▶

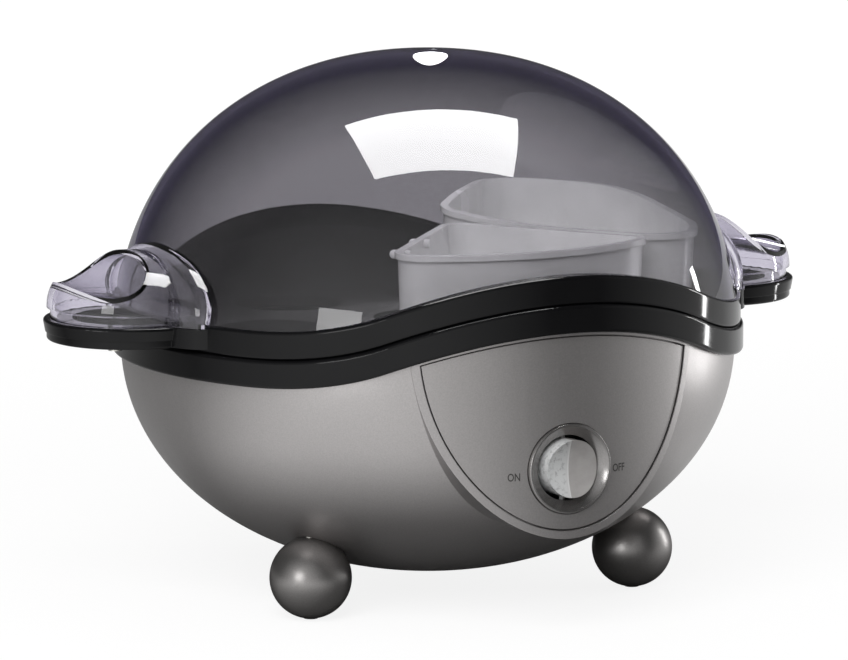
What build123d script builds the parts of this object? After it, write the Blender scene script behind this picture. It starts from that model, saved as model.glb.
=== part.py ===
from build123d import *
import math
import os

# Tabletop egg boiler. Millimetres, +Z up, origin on the floor under the bowl's axis.
# The front, with the control panel, faces -Y. The two handles lie along X.

# ---- Driving dimensions ---------------------------------------------------------------
# Bowl: a superellipse turned about the axis, upright above its widest level
bowl_radius = 90.0
bowl_depth = 67.5
bowl_level = 73.7
bowl_power = 2.05
bowl_wall = 2.2

# Wave: the joint between bowl and lid, seen from the front, repeated on the back
wave_height = 16.1
wave_half_width = 80.0
wave_crest_radius = 130.0

# Levels of the wave at the handles
base_ring_low = 71.3
parting = 79.2
lid_ring_top = 87.3

# Rings
base_ring_radius = 92.5
lid_ring_radius = 91.7
ring_edge_fillet = 0.9
skirt_outer = 84.8
skirt_inner = 82.8
shelf_top = 75.5
shelf_thick = 2.0
shelf_inner = 78.8
lip_rise = 2.0

# Dome
dome_radius = 91.84
dome_height = 86.93
dome_level = 71.4
dome_power = 2.15
dome_wall = 2.0
dome_seat = 1.3
dome_foot_radius = 90.9
ledge_inner = 85.0

# Handles: a black lug on the lid ring with a clear hood over it
lug_centre = 94.2
lug_radius = 24.4
lug_low = 80.0
lug_step = 82.4
lug_top = 86.2
lug_flare = 0.7
hood_level = 89.2
hood_radius = 24.3
hood_height = 15.8
hood_power = 2.2
hood_wall = 1.8
hood_flange_radius = 23.3
hood_screw_top = 85.0

# Collar that spreads hood and lug along the lid: an ellipse in plan and upright
collar_centre = 84.0
collar_reach = 12.0
collar_half_width = 33.0
collar_rise = 17.6

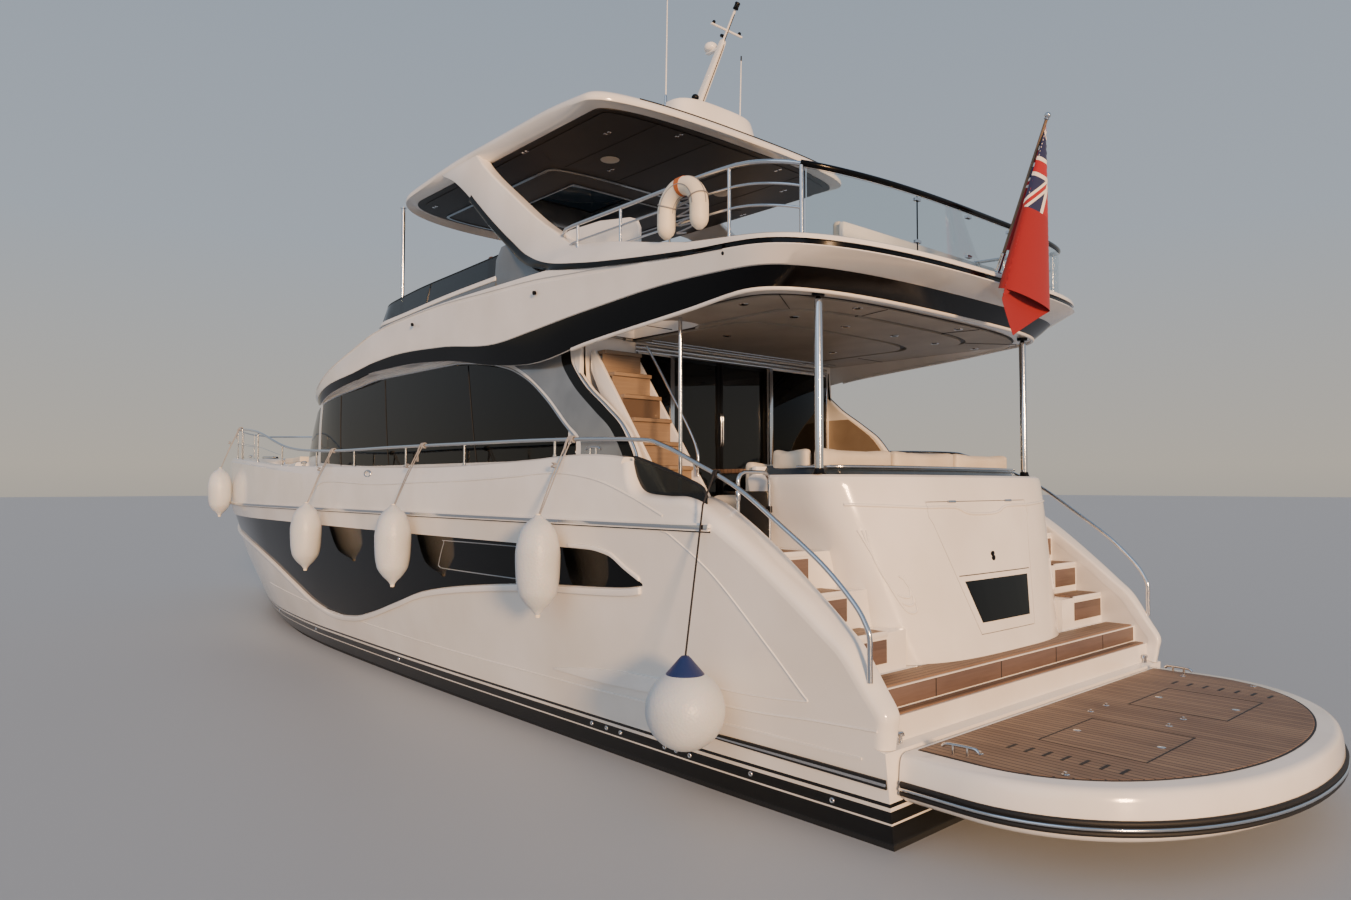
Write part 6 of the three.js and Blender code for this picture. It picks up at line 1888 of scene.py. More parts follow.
# Steel poles from the coaming to the ceiling, in dark sockets
for name, side in SIDES:
    x, y = -7.985, side * 1.76
    pole_profile = [(0.037, 0), (0.037, 1.44), (0.03, 1.475), (0.016, 1.5), (0, 1.505)]
    pole = turned(pole_profile, (x, y, 2.621), count=32)
    part(f"overhang_pole_{name}", pole, steel, sharp=45, stands_for=[f"pole_{name}"])
    foot_profile = [(0, 0), (0.062, 0), (0.062, 0.006), (0.05, 0.014), (0.042, 0.05), (0.0375, 0.052),
                    (0.0375, 0)]
    foot = turned(foot_profile, (x, y, 2.6205), count=32, open_ends=True)
    head = turned([(0.05, 0.0), (0.054, 0.006), (0.054, 0.03)], (x, y, 4.12), count=32)
    part(f"overhang_pole_sockets_{name}", gather(foot, head), dark_metal, sharp=45)

# Gates at the head of each flight, hinged outboard
GATE_X, GATE_LATCH, GATE_HINGE, GATE_FOOT, GATE_BEND = -7.54, 1.89, 2.278, 2.03, 0.09
for name, side in SIDES:
    ring = [(GATE_LATCH, GATE_FOOT)]
    for centre, start, stop in ((1.98, pi, pi / 2), (2.188, pi / 2, 0)):
        ring += [(centre + GATE_BEND * cos(t), 2.55 + GATE_BEND * sin(t)) for t in spread(start, stop, 8)]
    frame_run = [(GATE_X, side * y, z) for y, z in [*ring, (GATE_HINGE, GATE_FOOT)]]
    round_bar(f"gate_frame_{name}", [frame_run], 0.0165, steel, f"gate_{name}", stands_for=[f"gate_{name}"])
    y0, y1 = sorted((side * 1.903, side * 2.265))
    part(f"gate_panel_{name}", box_form(-7.5445, -7.5355, y0, y1, 2.062, 2.478), dark_metal,
         f"gate_{name}", bevel=0.003)
    part(f"gate_knuckles_{name}", gather(*[turned([(0.0195, 0), (0.0215, 0.004), (0.0215, 0.076),
                                                   (0.0195, 0.08)], (GATE_X, side * GATE_HINGE, z),
                                                  count=20) for z in (2.1, 2.4)]), steel,
         f"gate_{name}", sharp=45)
    part(f"gate_latch_{name}", box_form(-7.556, -7.524, side * GATE_LATCH - 0.024,
                                        side * GATE_LATCH + 0.024, 2.29, 2.35), dark_metal,
         f"gate_{name}", bevel=0.005)


def hose(path, radii, count):
    """Tube of changing thickness along a path, with closed ends."""
    path = [Vector(p) for p in path]
    rows, side = [], None
    for i, spot in enumerate(path):
        along = along_at(path, i)
        if side is None:
            side = along.orthogonal().normalized()
        side = (side - along * side.dot(along)).normalized()
        rows.append(circle(spot, side, along.cross(side), radii[i], count))
    return loft(rows, round_rows=True, ends=True)


# Lifebuoy: a horseshoe in a sewn cover on the port rail, with its strap, seams and bracket
BUOY_X, BUOY_HALF, BUOY_THICK = -6.99, 0.215, 0.085
buoy_y = rim_half(BUOY_X) + 0.02 + BUOY_THICK - 0.006
arc_z = 5.25 - BUOY_THICK - BUOY_HALF
buoy_path = [(BUOY_X - BUOY_HALF, buoy_y, z) for z in spread(4.74, arc_z, 6)[:-1]]
buoy_path += [(BUOY_X - BUOY_HALF * cos(t), buoy_y, arc_z + BUOY_HALF * sin(t)) for t in spread(0, pi, 24)]
buoy_path += [(BUOY_X + BUOY_HALF, buoy_y, z) for z in spread(arc_z, 4.74, 6)[1:]]
buoy_radii = [0.03, 0.066, 0.08] + [0.083] * (len(buoy_path) - 6) + [0.08, 0.066, 0.03]
buoy = part("lifebuoy_cover", hose(buoy_path, buoy_radii, 32), buoy_vinyl, sharp=60, stands_for=["lifebuoy"])


def around_buoy(t, radius):
    centre = Vector((BUOY_X - BUOY_HALF * cos(t), buoy_y, arc_z + BUOY_HALF * sin(t)))
    outward = Vector((-cos(t), 0, sin(t)))
    return circle(centre, outward, Vector((0, 1, 0)), radius, 32)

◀

Quote exactly the first line of the data and every line after it through the one holding "# The front, with".

Finished task:
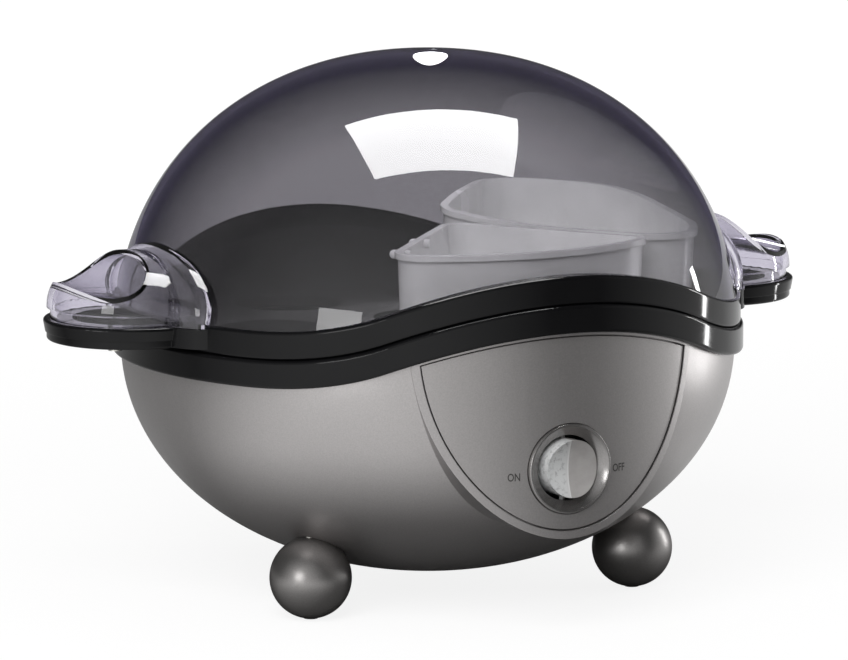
What build123d script builds the parts of this object? After it, write the Blender scene script behind this picture. It starts from that model, saved as model.glb.
=== part.py ===
from build123d import *
import math
import os

# Tabletop egg boiler. Millimetres, +Z up, origin on the floor under the bowl's axis.
# The front, with the control panel, faces -Y. The two handles lie along X.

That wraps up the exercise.